Sailing at 120kph – “that’s it… we’ve smashed the *rs* off it”

British design breakthrough – fastest ever speed attained in a sailing boat.  The video is amazing, as is the story, which reveals interesting differences between the French and British approaches to the problem.  Not to mention the Australian approach to announcing the record-breaking nautical mile run (see headline).


Who knew there had been a 40 year tussle to get to insanely fast speeds in a sail-powered vessel.  Until recently the record has mostly been held by windsurfers – the power to weight ratio being so good.  But recently, the French took a turn.  This little clip shows the progress in the race to really astonishing speeds, narrated by the current record holder, Australian Paul Larsen.

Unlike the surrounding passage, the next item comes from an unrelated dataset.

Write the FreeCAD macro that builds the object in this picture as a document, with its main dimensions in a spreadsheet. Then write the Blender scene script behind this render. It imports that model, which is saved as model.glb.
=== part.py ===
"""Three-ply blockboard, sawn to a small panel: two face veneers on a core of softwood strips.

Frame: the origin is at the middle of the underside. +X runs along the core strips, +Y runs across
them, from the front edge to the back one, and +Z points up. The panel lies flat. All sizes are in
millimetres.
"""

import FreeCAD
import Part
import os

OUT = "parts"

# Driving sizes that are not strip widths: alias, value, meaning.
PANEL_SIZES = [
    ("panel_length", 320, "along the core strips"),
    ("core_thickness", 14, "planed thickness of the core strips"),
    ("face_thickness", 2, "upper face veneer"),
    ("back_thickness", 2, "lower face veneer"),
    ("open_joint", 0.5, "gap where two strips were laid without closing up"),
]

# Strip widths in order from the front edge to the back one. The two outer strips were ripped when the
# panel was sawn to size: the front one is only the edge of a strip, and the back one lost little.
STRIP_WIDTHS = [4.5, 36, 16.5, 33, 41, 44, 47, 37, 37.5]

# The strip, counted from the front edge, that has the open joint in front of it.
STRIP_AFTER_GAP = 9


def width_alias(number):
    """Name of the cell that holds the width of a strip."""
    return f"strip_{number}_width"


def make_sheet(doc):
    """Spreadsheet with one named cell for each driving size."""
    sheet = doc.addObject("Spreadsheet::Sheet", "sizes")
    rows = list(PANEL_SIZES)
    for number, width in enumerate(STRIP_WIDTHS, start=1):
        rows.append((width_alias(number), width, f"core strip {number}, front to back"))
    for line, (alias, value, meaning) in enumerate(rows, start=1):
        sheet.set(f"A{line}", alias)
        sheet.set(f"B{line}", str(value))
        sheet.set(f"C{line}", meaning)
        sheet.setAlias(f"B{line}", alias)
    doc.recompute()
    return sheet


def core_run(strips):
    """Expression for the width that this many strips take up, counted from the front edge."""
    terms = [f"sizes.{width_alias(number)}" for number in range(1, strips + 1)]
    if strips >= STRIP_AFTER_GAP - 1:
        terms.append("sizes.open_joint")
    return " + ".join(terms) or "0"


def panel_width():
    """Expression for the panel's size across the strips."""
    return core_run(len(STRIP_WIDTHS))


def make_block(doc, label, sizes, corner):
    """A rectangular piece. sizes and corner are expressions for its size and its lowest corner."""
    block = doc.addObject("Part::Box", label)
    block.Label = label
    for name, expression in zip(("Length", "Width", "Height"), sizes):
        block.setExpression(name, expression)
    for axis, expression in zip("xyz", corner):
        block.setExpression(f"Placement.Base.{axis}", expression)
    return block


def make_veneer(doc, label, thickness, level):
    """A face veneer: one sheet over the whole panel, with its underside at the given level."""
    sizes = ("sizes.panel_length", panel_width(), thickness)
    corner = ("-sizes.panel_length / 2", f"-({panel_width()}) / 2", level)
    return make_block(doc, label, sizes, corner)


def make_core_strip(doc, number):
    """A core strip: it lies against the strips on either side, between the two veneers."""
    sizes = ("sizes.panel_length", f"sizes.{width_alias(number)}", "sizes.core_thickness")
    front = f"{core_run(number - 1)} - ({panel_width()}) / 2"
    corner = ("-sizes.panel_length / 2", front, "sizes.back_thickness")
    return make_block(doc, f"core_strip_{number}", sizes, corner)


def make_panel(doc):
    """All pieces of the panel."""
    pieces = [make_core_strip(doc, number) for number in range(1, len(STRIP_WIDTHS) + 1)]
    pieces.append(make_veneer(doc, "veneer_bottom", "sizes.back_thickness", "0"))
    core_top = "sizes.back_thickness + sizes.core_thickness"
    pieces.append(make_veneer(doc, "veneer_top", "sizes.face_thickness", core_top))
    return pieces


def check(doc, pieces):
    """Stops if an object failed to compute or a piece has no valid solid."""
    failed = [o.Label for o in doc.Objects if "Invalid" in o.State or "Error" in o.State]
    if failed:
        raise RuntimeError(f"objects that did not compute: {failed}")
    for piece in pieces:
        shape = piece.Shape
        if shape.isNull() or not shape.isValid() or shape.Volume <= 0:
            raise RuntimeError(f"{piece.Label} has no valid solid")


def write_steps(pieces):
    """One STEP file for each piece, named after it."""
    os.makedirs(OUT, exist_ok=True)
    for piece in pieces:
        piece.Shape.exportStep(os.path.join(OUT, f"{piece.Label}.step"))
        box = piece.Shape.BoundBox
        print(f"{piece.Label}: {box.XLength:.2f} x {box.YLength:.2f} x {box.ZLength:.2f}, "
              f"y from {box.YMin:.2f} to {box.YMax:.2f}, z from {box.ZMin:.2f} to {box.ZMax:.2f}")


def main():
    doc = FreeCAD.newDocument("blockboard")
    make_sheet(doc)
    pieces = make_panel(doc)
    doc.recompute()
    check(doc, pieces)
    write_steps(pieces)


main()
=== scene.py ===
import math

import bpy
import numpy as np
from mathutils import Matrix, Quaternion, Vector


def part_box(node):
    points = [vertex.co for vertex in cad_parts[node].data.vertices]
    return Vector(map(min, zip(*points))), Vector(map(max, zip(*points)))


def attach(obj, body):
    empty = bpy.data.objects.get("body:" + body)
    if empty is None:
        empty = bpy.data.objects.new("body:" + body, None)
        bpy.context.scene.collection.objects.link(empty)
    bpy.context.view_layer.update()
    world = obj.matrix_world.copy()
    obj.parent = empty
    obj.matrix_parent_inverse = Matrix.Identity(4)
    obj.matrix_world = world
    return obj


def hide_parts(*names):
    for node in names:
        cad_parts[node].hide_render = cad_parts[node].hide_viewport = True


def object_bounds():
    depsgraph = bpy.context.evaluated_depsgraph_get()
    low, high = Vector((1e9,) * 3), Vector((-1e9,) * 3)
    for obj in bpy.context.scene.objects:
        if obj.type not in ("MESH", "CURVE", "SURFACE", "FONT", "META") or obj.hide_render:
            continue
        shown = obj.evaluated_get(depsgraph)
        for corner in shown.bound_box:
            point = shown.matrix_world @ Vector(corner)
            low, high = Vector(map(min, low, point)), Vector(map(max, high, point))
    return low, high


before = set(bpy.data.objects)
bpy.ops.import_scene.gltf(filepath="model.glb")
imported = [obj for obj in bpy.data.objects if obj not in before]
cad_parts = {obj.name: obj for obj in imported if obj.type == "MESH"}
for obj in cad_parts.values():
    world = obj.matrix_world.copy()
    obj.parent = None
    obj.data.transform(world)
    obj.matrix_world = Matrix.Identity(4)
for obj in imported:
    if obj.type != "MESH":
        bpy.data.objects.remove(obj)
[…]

The French vessel, the superbly-named Hydroptère is awesome.  A giant hydrofoil, it seems engineered on the scale of the TGV supertrain, or possibly Concorde.  You can gauge it’s size from the the tiny yellow figures of the crew on the right-hand wing.  This video shows it in action, traveling at huge speed, and possibly aided by the manic windlass turning of the captain.

 

Then enter the British-designed Sailrocket 2, sponsored and built in the Isle of Wight by the Danish wind turbine company, Vestas.  This thing looks like a Caterham 7 (tiny lightweight UK sports car with huge performance), compared to the awesome bulk of the Hydroptère.  It is of course operated by pieces of string, and the cockpit bears an uncanny resemblance to that of a WWI Sopwith Camel.  But golly does it go.  This is the money clip, of the thing actually getting to 120kph – and I have to say I wouldn’t want to be in it going that speed.  But what an achievement – and a testament to several hundred years of experience of sailing round the Isle of Wight, which has made British boat designers some of the best in the world.

And finally, on the design, here is a lovely clip of designer, Malcolm Barnsley, explaining how it works.  Classic piece.  Note the dartboard behind the door, the almost complete lack of illumination, and the fact that he appears about to back out at any moment from the open doorway in which he is standing .  Makes me proud to be British.